L’Ancien Testament est le symbole mystérieux du Nouveau; le Nouveau, la révélation éclatante de l’Ancien. Les âmes charnelles qui comprennent matériellement ces symboles, sont aujourd’hui, comme autrefois, esclaves d’une crainte coupable. Dociles à la révélation, les âmes pures qui autrefois ont vu s’ouvrir devant leurs pieuses investigations le sens caché des Ecritures ou qui aujourd’hui le cherchent sans orgueil, de peur que le côté lumineux ne se change pour elles en ténèbres, ont compris selon l’esprit et ont été affranchies parle don de la charité. Or, l’envie est l’ennemie mortelle de la charité, l’orgueil, le principe de l’envie. Notre-Seigneur Jésus-Christ, l’Homme-Dieu, est donc tout ensemble et la révélation de l’amour de Dieu pour les hommes et le modèle de l’humilité ici-bas, afin de guérir notre orgueil démesuré par un remède plus puissant encore.
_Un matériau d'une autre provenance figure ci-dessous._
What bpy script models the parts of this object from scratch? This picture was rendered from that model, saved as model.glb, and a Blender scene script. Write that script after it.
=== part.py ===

Quelle misère profonde que l’homme orgueilleux! mais quelle miséricorde plus profonde encore qu’un Dieu humble ! Que la charité soit donc le principe auquel se rattachent tous tes discours; dans toutes tes instructions, fais en sorte que l’auditeur croie ce qu’il écoute, espère ce qu’il croit, et aime ce qu’il espère.